Let’s take a closer look at this little but deep word: “DABAQ”. The Rabbis said: “The words of the Tora are poor in one place and rich in another place.” This means that sometimes a Biblical word is found in a “poor” context, which does not illuminate the whole sense of it. And at other times, that same word is found in a more “generous” context, which illuminates all the richness of a given word. Thus, the richer context helps us to understand the word that is in the poorer context.
Let’s see. The Tora tells us that we must “cling” to HaShem, using the same word DABAQ  ( לאהבה את ה’ א’ ללכת בכל דרכיו ולדבקה בו ). “To love HaShem, to walk in His paths and to cling to Him.” From Megilat Ruth we learn that “clinging” points to a much higher level of love: being willing to “renounce” and “sacrificing” material benefits. Clinging to HaShem means loving HaShem when things are going well for me and also when things are not going that well. When HaShem answers my prayers and when He does not. Being loyal and faithful to HaShem unconditionally, in good times and in challenging times.

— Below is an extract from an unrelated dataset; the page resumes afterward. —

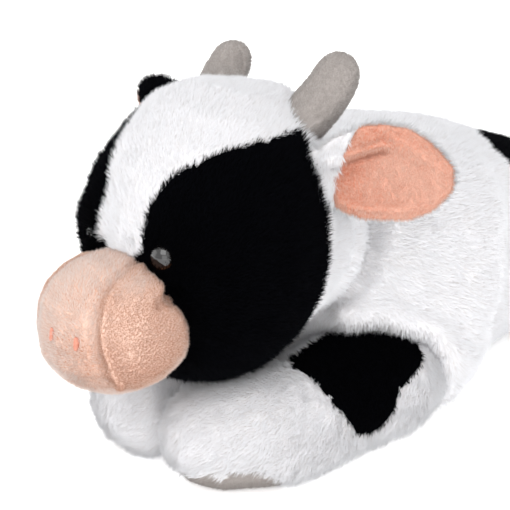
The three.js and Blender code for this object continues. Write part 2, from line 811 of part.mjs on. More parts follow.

It is interesting to note that the first time this word DABAQ is found in the Tora it defines the relationship between husband and wife (Gen. 2:24) ודבק באשתו והיו לבשר אחד “And man shall cling to his wife and they shall become one Flesh. “ To the already many and beautiful interpretations on this verse we can now add one more interpretation, which we learned from Ruth. Love between husband and wife, beyond infatuation and romance, implies renunciation and sacrifice. It must be unconditional and unselfish. It must continue to grow in good times and in bad times. When I’m right and when she’s right. When we agree and when we do not agree.
In summary, thanks to the generous context of the word “dabaq” in Megilat Rut we can now understand that this deep verb defines a level of love where one must be willing to give up and sacrifice; and to give oneself unconditionally to whom (or to Whom) one loves.